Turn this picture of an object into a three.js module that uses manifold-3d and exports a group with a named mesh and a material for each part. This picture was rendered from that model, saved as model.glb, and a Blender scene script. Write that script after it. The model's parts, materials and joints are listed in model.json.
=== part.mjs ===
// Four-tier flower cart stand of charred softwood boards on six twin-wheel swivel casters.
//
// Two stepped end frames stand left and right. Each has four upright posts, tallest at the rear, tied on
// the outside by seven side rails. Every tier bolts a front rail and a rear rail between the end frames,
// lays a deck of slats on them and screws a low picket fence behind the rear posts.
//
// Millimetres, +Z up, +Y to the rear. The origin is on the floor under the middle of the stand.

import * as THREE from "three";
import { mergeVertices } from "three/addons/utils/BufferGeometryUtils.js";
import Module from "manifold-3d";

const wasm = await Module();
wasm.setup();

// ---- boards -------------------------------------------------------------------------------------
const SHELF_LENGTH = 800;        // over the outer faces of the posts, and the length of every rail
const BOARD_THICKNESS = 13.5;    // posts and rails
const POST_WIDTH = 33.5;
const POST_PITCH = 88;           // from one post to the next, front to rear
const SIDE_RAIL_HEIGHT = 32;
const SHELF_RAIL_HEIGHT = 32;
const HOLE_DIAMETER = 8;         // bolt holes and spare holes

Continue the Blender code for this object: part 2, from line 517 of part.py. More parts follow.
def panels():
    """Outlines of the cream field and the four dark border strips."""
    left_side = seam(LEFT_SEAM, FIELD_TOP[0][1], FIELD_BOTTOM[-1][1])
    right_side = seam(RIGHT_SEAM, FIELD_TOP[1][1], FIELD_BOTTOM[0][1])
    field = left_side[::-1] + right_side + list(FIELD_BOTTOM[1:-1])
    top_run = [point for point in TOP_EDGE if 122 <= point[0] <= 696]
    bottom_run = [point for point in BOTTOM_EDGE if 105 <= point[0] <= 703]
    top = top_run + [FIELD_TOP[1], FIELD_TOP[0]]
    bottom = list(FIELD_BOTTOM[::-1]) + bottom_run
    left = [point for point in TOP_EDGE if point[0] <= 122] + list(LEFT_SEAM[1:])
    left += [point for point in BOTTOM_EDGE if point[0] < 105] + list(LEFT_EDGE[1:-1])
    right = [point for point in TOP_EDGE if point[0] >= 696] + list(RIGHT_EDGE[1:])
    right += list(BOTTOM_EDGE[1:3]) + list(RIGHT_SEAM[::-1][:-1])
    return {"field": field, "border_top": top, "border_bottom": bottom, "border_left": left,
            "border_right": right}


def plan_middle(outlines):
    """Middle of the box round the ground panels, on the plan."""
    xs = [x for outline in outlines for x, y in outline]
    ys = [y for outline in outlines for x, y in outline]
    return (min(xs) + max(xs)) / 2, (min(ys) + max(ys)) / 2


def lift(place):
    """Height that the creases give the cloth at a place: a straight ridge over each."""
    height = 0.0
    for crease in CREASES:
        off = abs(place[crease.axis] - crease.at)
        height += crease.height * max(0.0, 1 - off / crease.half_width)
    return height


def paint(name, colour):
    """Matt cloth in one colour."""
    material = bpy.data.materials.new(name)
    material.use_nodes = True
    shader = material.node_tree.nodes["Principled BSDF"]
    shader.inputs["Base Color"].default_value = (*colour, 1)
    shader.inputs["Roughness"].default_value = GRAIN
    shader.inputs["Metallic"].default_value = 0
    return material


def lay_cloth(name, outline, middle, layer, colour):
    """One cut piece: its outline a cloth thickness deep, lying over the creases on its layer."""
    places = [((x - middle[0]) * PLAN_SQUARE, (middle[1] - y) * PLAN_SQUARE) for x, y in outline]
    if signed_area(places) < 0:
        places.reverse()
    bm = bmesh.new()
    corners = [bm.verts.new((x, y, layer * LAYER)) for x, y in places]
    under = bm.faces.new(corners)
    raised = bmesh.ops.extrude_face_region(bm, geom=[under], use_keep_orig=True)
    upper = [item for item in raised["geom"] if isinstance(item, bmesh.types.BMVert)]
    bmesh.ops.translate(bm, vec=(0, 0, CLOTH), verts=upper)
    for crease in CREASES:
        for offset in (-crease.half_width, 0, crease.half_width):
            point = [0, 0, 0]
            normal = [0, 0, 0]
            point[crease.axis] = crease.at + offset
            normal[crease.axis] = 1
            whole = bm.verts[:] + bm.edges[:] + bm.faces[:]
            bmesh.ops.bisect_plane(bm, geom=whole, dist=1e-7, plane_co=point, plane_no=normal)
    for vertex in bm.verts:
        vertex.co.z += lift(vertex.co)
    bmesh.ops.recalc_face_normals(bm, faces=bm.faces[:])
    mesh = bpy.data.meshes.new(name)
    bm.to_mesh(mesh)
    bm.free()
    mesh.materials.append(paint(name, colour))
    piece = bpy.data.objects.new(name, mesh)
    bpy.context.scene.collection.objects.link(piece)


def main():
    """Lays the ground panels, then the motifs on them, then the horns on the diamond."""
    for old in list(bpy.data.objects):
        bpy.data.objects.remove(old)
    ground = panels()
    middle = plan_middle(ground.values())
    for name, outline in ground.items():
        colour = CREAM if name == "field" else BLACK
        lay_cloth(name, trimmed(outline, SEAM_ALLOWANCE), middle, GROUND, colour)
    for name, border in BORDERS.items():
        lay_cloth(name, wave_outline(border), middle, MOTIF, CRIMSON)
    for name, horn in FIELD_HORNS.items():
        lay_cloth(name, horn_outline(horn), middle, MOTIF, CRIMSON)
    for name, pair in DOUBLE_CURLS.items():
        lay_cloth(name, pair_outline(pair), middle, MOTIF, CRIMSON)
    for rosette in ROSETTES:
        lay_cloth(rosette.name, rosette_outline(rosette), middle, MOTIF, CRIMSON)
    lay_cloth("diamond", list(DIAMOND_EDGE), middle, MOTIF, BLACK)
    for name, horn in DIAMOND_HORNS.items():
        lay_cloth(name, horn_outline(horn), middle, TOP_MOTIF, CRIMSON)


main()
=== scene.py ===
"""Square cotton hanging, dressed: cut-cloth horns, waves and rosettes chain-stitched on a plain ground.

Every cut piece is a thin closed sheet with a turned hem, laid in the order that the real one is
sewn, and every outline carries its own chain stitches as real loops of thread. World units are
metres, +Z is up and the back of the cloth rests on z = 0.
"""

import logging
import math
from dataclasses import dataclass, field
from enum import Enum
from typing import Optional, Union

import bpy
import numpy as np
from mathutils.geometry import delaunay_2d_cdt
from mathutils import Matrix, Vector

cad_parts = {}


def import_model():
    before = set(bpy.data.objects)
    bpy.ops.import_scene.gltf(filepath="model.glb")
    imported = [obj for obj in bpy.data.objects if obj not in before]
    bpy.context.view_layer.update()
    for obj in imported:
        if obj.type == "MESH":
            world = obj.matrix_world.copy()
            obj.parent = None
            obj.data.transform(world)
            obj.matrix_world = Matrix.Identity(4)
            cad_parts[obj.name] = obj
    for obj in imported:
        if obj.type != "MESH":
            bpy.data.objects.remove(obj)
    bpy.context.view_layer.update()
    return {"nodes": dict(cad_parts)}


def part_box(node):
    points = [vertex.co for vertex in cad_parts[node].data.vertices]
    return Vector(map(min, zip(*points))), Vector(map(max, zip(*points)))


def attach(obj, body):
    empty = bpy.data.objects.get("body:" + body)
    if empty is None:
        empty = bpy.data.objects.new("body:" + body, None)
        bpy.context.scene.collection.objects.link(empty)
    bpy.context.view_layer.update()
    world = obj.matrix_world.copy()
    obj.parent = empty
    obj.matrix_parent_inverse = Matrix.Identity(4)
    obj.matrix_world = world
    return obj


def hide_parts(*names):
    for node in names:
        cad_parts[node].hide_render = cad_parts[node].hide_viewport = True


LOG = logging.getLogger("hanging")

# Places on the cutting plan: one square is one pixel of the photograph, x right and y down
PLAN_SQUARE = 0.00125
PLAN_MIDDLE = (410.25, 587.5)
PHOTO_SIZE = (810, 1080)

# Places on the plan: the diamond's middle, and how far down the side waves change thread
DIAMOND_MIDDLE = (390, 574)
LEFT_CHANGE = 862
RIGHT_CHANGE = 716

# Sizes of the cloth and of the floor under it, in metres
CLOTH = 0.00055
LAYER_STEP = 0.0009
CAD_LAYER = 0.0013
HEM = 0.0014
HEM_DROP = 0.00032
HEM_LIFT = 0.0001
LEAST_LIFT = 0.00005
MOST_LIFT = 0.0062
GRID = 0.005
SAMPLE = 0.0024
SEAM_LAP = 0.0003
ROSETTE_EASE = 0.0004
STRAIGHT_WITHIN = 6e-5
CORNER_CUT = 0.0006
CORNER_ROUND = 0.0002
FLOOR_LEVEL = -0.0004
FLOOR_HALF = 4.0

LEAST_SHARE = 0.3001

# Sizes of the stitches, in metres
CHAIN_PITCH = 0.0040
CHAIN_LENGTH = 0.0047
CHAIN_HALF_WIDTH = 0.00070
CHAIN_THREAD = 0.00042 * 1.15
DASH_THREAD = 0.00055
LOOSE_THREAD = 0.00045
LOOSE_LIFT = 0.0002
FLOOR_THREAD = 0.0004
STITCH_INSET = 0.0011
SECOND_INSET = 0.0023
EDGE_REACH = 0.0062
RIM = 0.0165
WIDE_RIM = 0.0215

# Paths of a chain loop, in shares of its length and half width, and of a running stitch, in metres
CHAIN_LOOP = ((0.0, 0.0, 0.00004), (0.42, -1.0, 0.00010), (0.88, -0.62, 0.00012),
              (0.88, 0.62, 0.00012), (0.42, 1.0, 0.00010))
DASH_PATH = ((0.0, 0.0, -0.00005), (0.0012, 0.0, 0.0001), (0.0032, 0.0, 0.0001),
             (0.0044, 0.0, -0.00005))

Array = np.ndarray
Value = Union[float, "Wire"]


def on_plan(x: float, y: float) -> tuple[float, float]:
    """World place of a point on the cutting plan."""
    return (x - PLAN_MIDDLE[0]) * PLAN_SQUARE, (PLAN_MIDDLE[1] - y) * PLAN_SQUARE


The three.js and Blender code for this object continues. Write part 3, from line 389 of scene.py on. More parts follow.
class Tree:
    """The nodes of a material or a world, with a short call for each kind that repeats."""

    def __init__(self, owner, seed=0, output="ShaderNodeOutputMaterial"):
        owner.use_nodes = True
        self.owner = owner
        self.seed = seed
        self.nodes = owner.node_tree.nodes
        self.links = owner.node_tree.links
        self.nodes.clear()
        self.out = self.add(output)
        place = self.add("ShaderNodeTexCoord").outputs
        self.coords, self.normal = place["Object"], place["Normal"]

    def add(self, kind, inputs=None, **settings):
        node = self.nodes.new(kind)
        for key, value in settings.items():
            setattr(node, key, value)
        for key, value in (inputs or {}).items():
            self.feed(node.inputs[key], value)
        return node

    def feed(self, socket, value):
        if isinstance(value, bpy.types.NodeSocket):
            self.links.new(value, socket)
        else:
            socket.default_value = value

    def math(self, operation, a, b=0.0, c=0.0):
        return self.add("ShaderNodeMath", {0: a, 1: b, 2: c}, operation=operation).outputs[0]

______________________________

In the listing above, find the line with "middle, GROUND, colour)" and the line with "bpy.data.objects.remove(obj)". Output those two lines and every line between them, exactly as written.

The completed task:
        lay_cloth(name, trimmed(outline, SEAM_ALLOWANCE), middle, GROUND, colour)
    for name, border in BORDERS.items():
        lay_cloth(name, wave_outline(border), middle, MOTIF, CRIMSON)
    for name, horn in FIELD_HORNS.items():
        lay_cloth(name, horn_outline(horn), middle, MOTIF, CRIMSON)
    for name, pair in DOUBLE_CURLS.items():
        lay_cloth(name, pair_outline(pair), middle, MOTIF, CRIMSON)
    for rosette in ROSETTES:
        lay_cloth(rosette.name, rosette_outline(rosette), middle, MOTIF, CRIMSON)
    lay_cloth("diamond", list(DIAMOND_EDGE), middle, MOTIF, BLACK)
    for name, horn in DIAMOND_HORNS.items():
        lay_cloth(name, horn_outline(horn), middle, TOP_MOTIF, CRIMSON)


main()
=== scene.py ===
"""Square cotton hanging, dressed: cut-cloth horns, waves and rosettes chain-stitched on a plain ground.

Every cut piece is a thin closed sheet with a turned hem, laid in the order that the real one is
sewn, and every outline carries its own chain stitches as real loops of thread. World units are
metres, +Z is up and the back of the cloth rests on z = 0.
"""

import logging
import math
from dataclasses import dataclass, field
from enum import Enum
from typing import Optional, Union

import bpy
import numpy as np
from mathutils.geometry import delaunay_2d_cdt
from mathutils import Matrix, Vector

cad_parts = {}


def import_model():
    before = set(bpy.data.objects)
    bpy.ops.import_scene.gltf(filepath="model.glb")
    imported = [obj for obj in bpy.data.objects if obj not in before]
    bpy.context.view_layer.update()
    for obj in imported:
        if obj.type == "MESH":
            world = obj.matrix_world.copy()
            obj.parent = None
            obj.data.transform(world)
            obj.matrix_world = Matrix.Identity(4)
            cad_parts[obj.name] = obj
    for obj in imported:
        if obj.type != "MESH":
            bpy.data.objects.remove(obj)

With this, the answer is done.